## WRITTEN TASK
Copy every line, leaving nothing out and adding nothing.

## INFORMATION PROVIDED
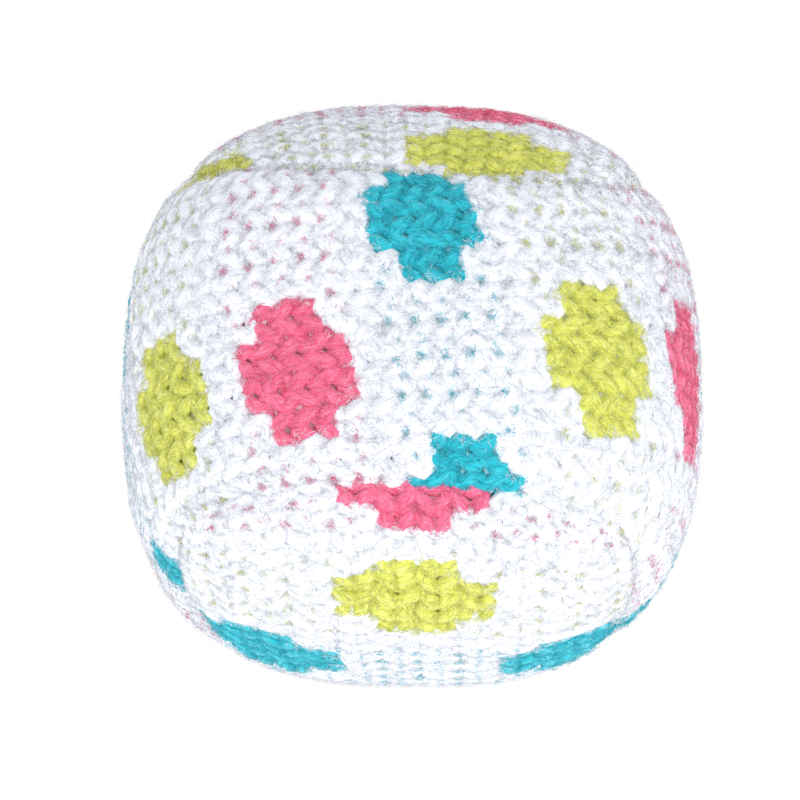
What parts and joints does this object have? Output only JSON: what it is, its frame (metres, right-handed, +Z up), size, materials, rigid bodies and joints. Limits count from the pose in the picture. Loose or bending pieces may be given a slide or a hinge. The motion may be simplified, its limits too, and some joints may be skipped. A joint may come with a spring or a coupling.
{
  "type": "knitted ball",
  "caption": "Soft stuffed toy ball sewn from knitted strips, white with pink, lime and turquoise polka dots.",
  "frame": {"origin": "middle of the small flat that the ball rests on, at the middle of its bottom", "axes": "+Z up, through the middle of the top strip; +X along the top strip; +Y along the bottom strip"},
  "size_m": [0.09, 0.0872, 0.0855],
  "materials": {
    "white_yarn": "soft brushed knitting yarn",
    "pink_yarn": "soft brushed knitting yarn",
    "lime_yarn": "soft brushed knitting yarn",
    "turquoise_yarn": "soft brushed knitting yarn",
    "seam_yarn": "soft brushed knitting yarn",
    "filling": "loose polyester fibre"
  },
  "bodies": {
    "root": {"fibre_filling": "filling", "top_strip_white_knit": "white_yarn", "top_strip_lime_band_1": "lime_yarn", "top_strip_pink_band_1": "pink_yarn", "top_strip_turquoise_band_1": "turquoise_yarn", "top_strip_lime_band_2": "lime_yarn", "top_strip_pink_band_2": "pink_yarn", "top_strip_turquoise_band_2": "turquoise_yarn", "top_strip_lime_band_3": "lime_yarn", "top_strip_pink_band_3": "pink_yarn", "top_strip_turquoise_band_3": "turquoise_yarn", "top_strip_lime_band_4": "lime_yarn", "top_strip_pink_band_4": "pink_yarn", "bottom_strip_white_knit": "white_yarn", "bottom_strip_lime_band_1": "lime_yarn", "bottom_strip_pink_band_1": "pink_yarn", "bottom_strip_turquoise_band_1": "turquoise_yarn", "bottom_strip_lime_band_2": "lime_yarn", "bottom_strip_pink_band_2": "pink_yarn", "bottom_strip_turquoise_band_2": "turquoise_yarn", "bottom_strip_lime_band_3": "lime_yarn", "bottom_strip_pink_band_3": "pink_yarn", "bottom_strip_turquoise_band_3": "turquoise_yarn", "bottom_strip_lime_band_4": "lime_yarn", "bottom_strip_pink_band_4": "pink_yarn", "seam_yarn": "seam_yarn"}
  },
  "joints": []
}
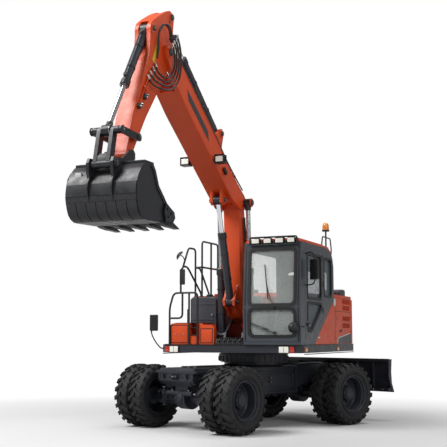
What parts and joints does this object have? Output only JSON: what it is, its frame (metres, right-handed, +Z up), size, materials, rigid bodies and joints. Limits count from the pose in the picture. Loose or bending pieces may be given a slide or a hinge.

## WRITTEN ANSWER
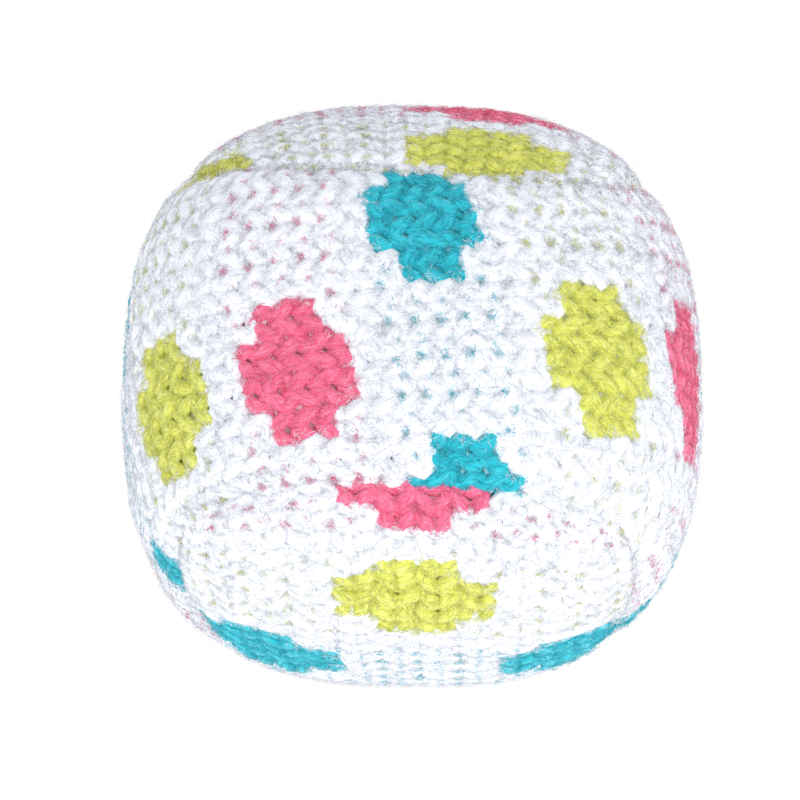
What parts and joints does this object have? Output only JSON: what it is, its frame (metres, right-handed, +Z up), size, materials, rigid bodies and joints. Limits count from the pose in the picture. Loose or bending pieces may be given a slide or a hinge. The motion may be simplified, its limits too, and some joints may be skipped. A joint may come with a spring or a coupling.
{
  "type": "knitted ball",
  "caption": "Soft stuffed toy ball sewn from knitted strips, white with pink, lime and turquoise polka dots.",
  "frame": {"origin": "middle of the small flat that the ball rests on, at the middle of its bottom", "axes": "+Z up, through the middle of the top strip; +X along the top strip; +Y along the bottom strip"},
  "size_m": [0.09, 0.0872, 0.0855],
  "materials": {
    "white_yarn": "soft brushed knitting yarn",
    "pink_yarn": "soft brushed knitting yarn",
    "lime_yarn": "soft brushed knitting yarn",
    "turquoise_yarn": "soft brushed knitting yarn",
    "seam_yarn": "soft brushed knitting yarn",
    "filling": "loose polyester fibre"
  },
  "bodies": {
    "root": {"fibre_filling": "filling", "top_strip_white_knit": "white_yarn", "top_strip_lime_band_1": "lime_yarn", "top_strip_pink_band_1": "pink_yarn", "top_strip_turquoise_band_1": "turquoise_yarn", "top_strip_lime_band_2": "lime_yarn", "top_strip_pink_band_2": "pink_yarn", "top_strip_turquoise_band_2": "turquoise_yarn", "top_strip_lime_band_3": "lime_yarn", "top_strip_pink_band_3": "pink_yarn", "top_strip_turquoise_band_3": "turquoise_yarn", "top_strip_lime_band_4": "lime_yarn", "top_strip_pink_band_4": "pink_yarn", "bottom_strip_white_knit": "white_yarn", "bottom_strip_lime_band_1": "lime_yarn", "bottom_strip_pink_band_1": "pink_yarn", "bottom_strip_turquoise_band_1": "turquoise_yarn", "bottom_strip_lime_band_2": "lime_yarn", "bottom_strip_pink_band_2": "pink_yarn", "bottom_strip_turquoise_band_2": "turquoise_yarn", "bottom_strip_lime_band_3": "lime_yarn", "bottom_strip_pink_band_3": "pink_yarn", "bottom_strip_turquoise_band_3": "turquoise_yarn", "bottom_strip_lime_band_4": "lime_yarn", "bottom_strip_pink_band_4": "pink_yarn", "seam_yarn": "seam_yarn"}
  },
  "joints": []
}
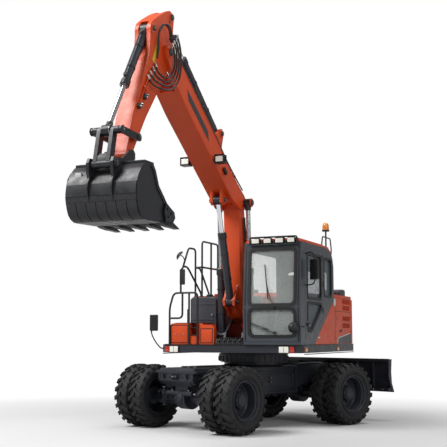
What parts and joints does this object have? Output only JSON: what it is, its frame (metres, right-handed, +Z up), size, materials, rigid bodies and joints. Limits count from the pose in the picture. Loose or bending pieces may be given a slide or a hinge.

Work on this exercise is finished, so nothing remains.